Мы много работали. Умудрялись всю ночь сидеть и писать. Если у Юрия Олеши вышла книжка "Ни дня без строчки", то у нас перефразировали "Ни дня без полосы". Почти все писали по-русски. А на украинский нас беспрерывно переводили Галина Островская и Владимир Зинченко. Они владели великолепным литературным языком. И все, что выходило из их рук, было сделано по-настоящему качественно.
Мне кажется, что "Комсомольская искра" была дрожжами, на которых дальше поднималась "Вечерняя Одесса". Именно тогда мы научились делать шажки для того, чтобы свободы в печати было чуть побольше. Все это не давалось само по себе, нужно было почувствовать вкус к раскрепощенной журналистике, шаг за шагом отстаивая возможность свободного самовыражения.

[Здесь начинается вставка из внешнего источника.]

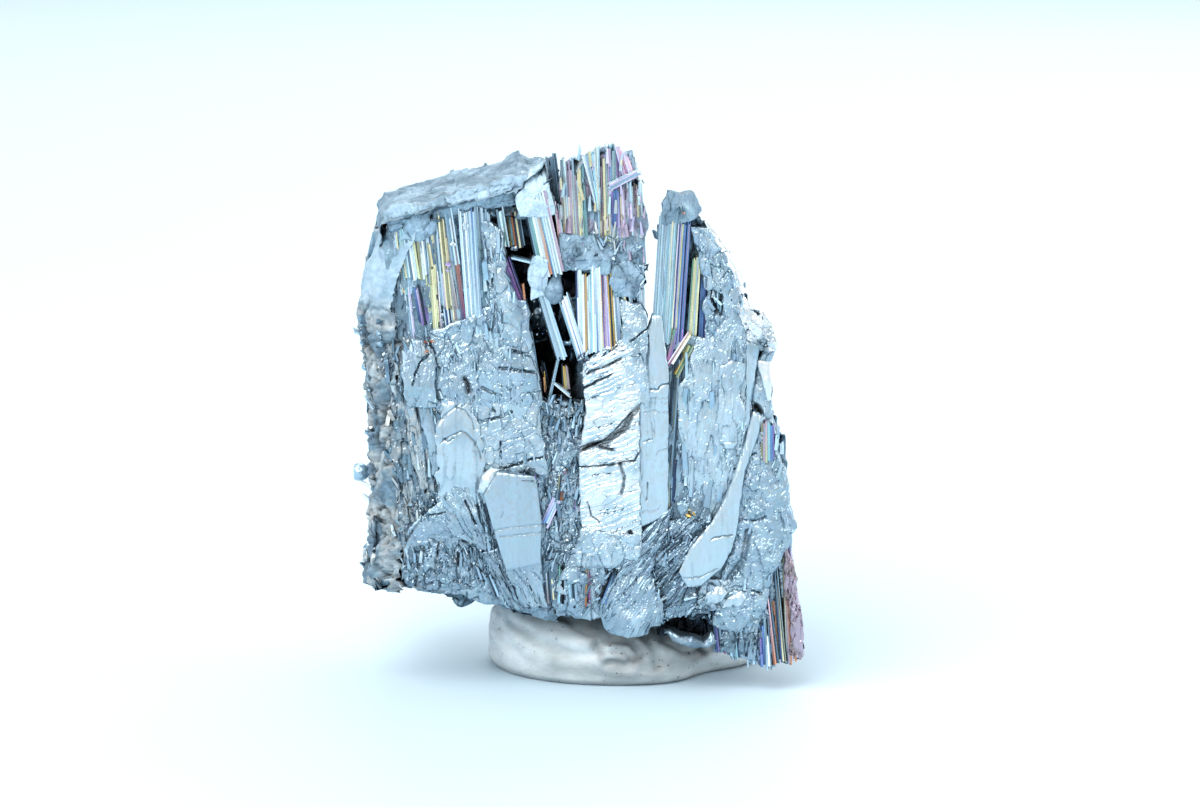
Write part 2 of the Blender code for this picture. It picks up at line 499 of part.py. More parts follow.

Замечу, жизнь тогда была недоброй и невеселой. Но мы ее старались, как возможно, расшевелить. И, кажется, это у нас получалось.
А значит, мы твёрдо усвоили завет Ерванда Григорянца — "Смысл жизни — в сочинении жизни".
На фото — Ерванд Григорянц и Игорь Беленьков на фонтанских склонах отмечают рождение сына Ерванда.